On and off in my life, I’ve been engaged in what might be called ‘comparative pedagogy’ –that is, looking at different ways of teaching and learning topics, most typically math, which, in addition to being a favorite subject of mine, has been the subject of intense educational reform battles my entire life.
I’m not going to wade into those fights, but am sharing one fascinating thing in comparative math teaching that I learned about doing a project a few years back on problem solving (an explicit part of the much debated Common Core standards).
Teaching problem solving in a typical U.S. classroom, indeed even what we think of as a problem for math class, can differ from what is presented in other countries. In Japan, problems, even at early grades have more conceptual richness, requiring a ‘puzzling out’ period, not just an application of a procedure. And when a teacher works with a class to teach a problem, he or she plans out how the entire problem will be written out progressively on the board (using chalk, not an overhead) and taking a substantial portion of the class time.
By the time this interactive work is complete, the group’s thinking about the problem will be visible on the board it its entirety. Part of the planning for this, is the teacher’s planning how to present it, Bansho-Keikaku, and it is part of the lesson study that Japanese education is so well-known for.

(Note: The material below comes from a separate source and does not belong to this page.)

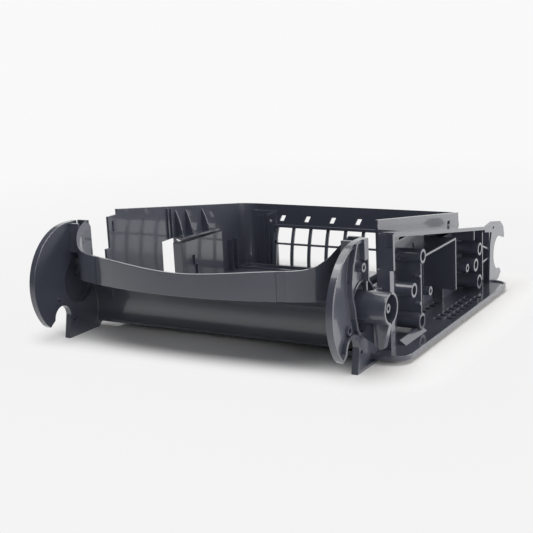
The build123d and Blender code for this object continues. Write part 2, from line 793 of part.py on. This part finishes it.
def sole():
    """Vented floor plate under the drive bay, with a lip around its free edge."""
    y0, y1 = sole_y
    x0 = tray_x - wall - 1
    with BuildSketch() as plan:
        with Locations(((x0 + sole_x) / 2, (y0 + y1) / 2)):
            Rectangle(sole_x - x0, y1 - y0)
        fillet(plan.vertices().group_by(Axis.X)[-1], sole_corner_r)
    with BuildSketch(Plane.XY.offset(sole_z)) as profile:
        add(plan.sketch)
    extrude(profile.sketch, amount=sole_t)
    with BuildSketch(Plane.XY.offset(sole_top - blend)) as profile:
        add(plan.sketch)
        offset(amount=-sole_lip_w, mode=Mode.SUBTRACT)
    extrude(profile.sketch, amount=sole_lip + blend)
    length, width = sole_slot
    with BuildSketch(Plane.XY.offset(sole_z - 1)) as profile:
        for x, start, count in sole_slot_rows:
            for step in range(count):
                with Locations((x, start + step * sole_slot_pitch)):
                    Rectangle(width, length)
    extrude(profile.sketch, amount=sole_t + 2, mode=Mode.SUBTRACT)
    x0, x1 = skid_x
    foot = sole_top - blend
    top = sole_top + skid_h
    front_slab(((x0, foot), (x1, foot), (x0 + rib, top), (x0, top)), *skid_y)


with BuildPart() as beam_body:
    with BuildSketch(Plane.XY.offset(beam_z)):
        with BuildLine() as path:
            beam_path()
        trace(path.line, line_width=beam_t)
    extrude(amount=beam_top_z - beam_z)
    with BuildSketch(front_plane(column_rear_y + past)):
        with BuildLine():
            beam_top()
        make_face()
    extrude(amount=column_rear_y - beam_front_y + 2 * past, mode=Mode.INTERSECT)
    beam_grooves()

with BuildPart() as tray_body:
    tray_walls()
    cut_rims()
    left_wall_fittings()
    grille()
    corner_pad()

with BuildPart() as shell:
    add(tray_body.part)
    tray_floor()
    hood()
    add(beam_body.part)
    for side in (-1, 1):
        end_column(side)
        end_plate(side)
    left_cup()
    spindle()
    hub_ribs()
    spindle_web()
    sole()
    bay_flange()
    bay_walls()
    bay_ribs()
    hook_plate()
    bay_bosses()
    bay_slots()

box = shell.part.bounding_box()
centre = box.center()

with BuildPart() as chassis_housing:
    add(shell.part.moved(Location((-centre.X, -centre.Y, -box.min.Z))))

chassis_housing.part.label = "chassis_housing"
os.makedirs("parts", exist_ok=True)
export_step(chassis_housing.part, "parts/chassis_housing.step")
print("size", box.size, "corner", box.min, "solids", len(chassis_housing.solids()))
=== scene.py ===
import math

import bmesh
import bpy
from mathutils import Matrix, Vector


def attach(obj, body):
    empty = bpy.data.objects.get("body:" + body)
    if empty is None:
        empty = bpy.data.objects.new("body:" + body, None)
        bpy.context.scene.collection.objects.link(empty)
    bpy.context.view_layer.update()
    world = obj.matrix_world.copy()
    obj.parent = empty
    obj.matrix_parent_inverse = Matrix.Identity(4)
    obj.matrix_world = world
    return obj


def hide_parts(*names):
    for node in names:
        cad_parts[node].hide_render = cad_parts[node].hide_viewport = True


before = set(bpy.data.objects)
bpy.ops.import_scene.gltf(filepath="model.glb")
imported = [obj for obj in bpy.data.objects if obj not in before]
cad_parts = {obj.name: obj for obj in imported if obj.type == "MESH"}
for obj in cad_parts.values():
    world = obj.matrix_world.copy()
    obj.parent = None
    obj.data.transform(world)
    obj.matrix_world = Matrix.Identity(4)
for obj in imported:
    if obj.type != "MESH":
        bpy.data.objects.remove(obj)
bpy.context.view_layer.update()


# The camera stands in front of the spindle end, a little above the housing, and looks across
# the bowed beam to the rear left corner. It is rolled slightly clockwise.
camera_place = Vector((0.5854, -1.06355, 0.3325))
camera_yaw = math.radians(30.265)
camera_pitch = math.radians(12.819)
camera_roll = math.radians(-2.884)
camera_lens = 73.83
camera_sensor = 36.0

look = Vector(
    (
        -math.sin(camera_yaw) * math.cos(camera_pitch),
        math.cos(camera_yaw) * math.cos(camera_pitch),
        -math.sin(camera_pitch),
    )
)
level_right = Vector((math.cos(camera_yaw), math.sin(camera_yaw), 0))
level_up = level_right.cross(look)
right = math.cos(camera_roll) * level_right + math.sin(camera_roll) * level_up
up = math.cos(camera_roll) * level_up - math.sin(camera_roll) * level_right
camera = bpy.data.objects.new("camera", bpy.data.cameras.new("camera"))
bpy.context.scene.collection.objects.link(camera)
camera.matrix_world = Matrix.Translation(camera_place) @ Matrix((right, up, -look)).transposed().to_4x4()
camera.data.sensor_width = camera_sensor
camera.data.lens = camera_lens
camera.data.clip_start = 0.05
camera.data.clip_end = 20.0
bpy.context.scene.camera = camera
bpy.context.scene.view_settings.view_transform = "Standard"


# The housing is one moulding in dark slate grey plastic. The mould leaves small radii on all its
# edges, so the skin is the solid's own surface with its sharp edges rounded where there is room.
edge_radius = 0.0006
room_needed = 4.0 * edge_radius
sharp_edge = math.radians(28)
weld_distance = 0.00001
flat_tolerance = math.radians(0.4)
radius_steps = 2

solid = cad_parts["chassis_housing"]
housing = bpy.data.objects.new("housing", solid.data.copy())
bpy.context.scene.collection.objects.link(housing)
bpy.ops.object.select_all(action="DESELECT")
housing.select_set(True)
bpy.context.view_layer.objects.active = housing
bpy.ops.object.mode_set(mode="EDIT")
bpy.ops.mesh.select_all(action="SELECT")
bpy.ops.mesh.customdata_custom_splitnormals_clear()
bpy.ops.mesh.remove_doubles(threshold=weld_distance)
bpy.ops.mesh.dissolve_limited(angle_limit=flat_tolerance)
bpy.ops.object.mode_set(mode="OBJECT")

# An edge beside a very short one is left sharp, because its radius would fold over its neighbour.
net = bmesh.new()
net.from_mesh(housing.data)
rounded = net.edges.layers.float.new("bevel_weight_edge")
for edge in net.edges:
    if edge.calc_face_angle(0.0) <= sharp_edge:
        continue
    shortest = min(near.calc_length() for end in edge.verts for near in end.link_edges)
    if shortest > room_needed:
        edge[rounded] = 1.0
    else:
        edge.smooth = False
net.to_mesh(housing.data)
net.free()

rounding = housing.modifiers.new("edge rounding", "BEVEL")
rounding.width = edge_radius
rounding.segments = radius_steps
rounding.limit_method = "WEIGHT"
rounding.use_clamp_overlap = False
rounding.harden_normals = True
bpy.ops.object.modifier_apply(modifier=rounding.name)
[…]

A guest post on Larry Cuban’s great blog explains more about this board writing and what it accomplishes.
It isn’t just math class that relies on this practice, but the humble chalk and chalkboard when used with skill intention brought coherence to other disciplines too. A representative quote.
“Most importantly, teachers carefully preserved a lesson storyline as they progressed across the board. They added elements in a strategic sequence that helped bring coherence to the lesson, and rarely erased content unless they reached a major instructional transition.”
I have seen (although never had) teachers in the U.S. who had this kind of skill and approach, but it does seem like a rarity here, and a missed opportunity.